PHASE SPACE QUANTIZATION OF THE LINEARLY DAMPED HARMONIC-OSCILLATOR

The quantal form of the classical Liouville equation will be investigated on the basis of a recently developed generalized Hamiltonian theory. The essential novelty inthat theory comprises the use of complex classical coordinates and momenta. We first show how for the nondissipative harmonic oscillator driven by an external classical force, the theory leads to the correct well-known quantum analogue of the classical Liouville equation. We then generalize this procedure to include frictional phenomena for which the novel theory has been observed to be particularly suited.
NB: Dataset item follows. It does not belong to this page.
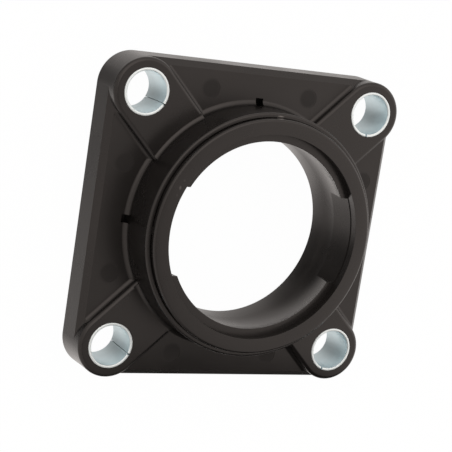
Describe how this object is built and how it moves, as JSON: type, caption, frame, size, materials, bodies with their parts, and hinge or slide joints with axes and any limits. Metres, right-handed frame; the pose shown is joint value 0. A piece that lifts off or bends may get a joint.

The resulting quantal master equation for the simple linearly damped harmonic oscillator demonstrates that one cannot expect to find a proper quantum mechanical description of dissipative systems in terms of a single Schrödinger wave function. The master equation will then be transformed into its Wigner representation, providing a convinient form for discussion. The diffusion coefficients occuring in the resultant Fokker-Planck equation will be seen to be intimately connected with the survival of Heisenberg's uncertainty principle for dissipative systems. Apart from conceptual elegance, the present approach has superiority to a previous one in at least three aspects: i) there is no need to introduce ad-hoc quantal noise operators, ii) the above mentioned diffusion coefficients are specified and emerge in a natural way, and iii) the present approach has the important advantage of easy extension to more general systems. © 1979.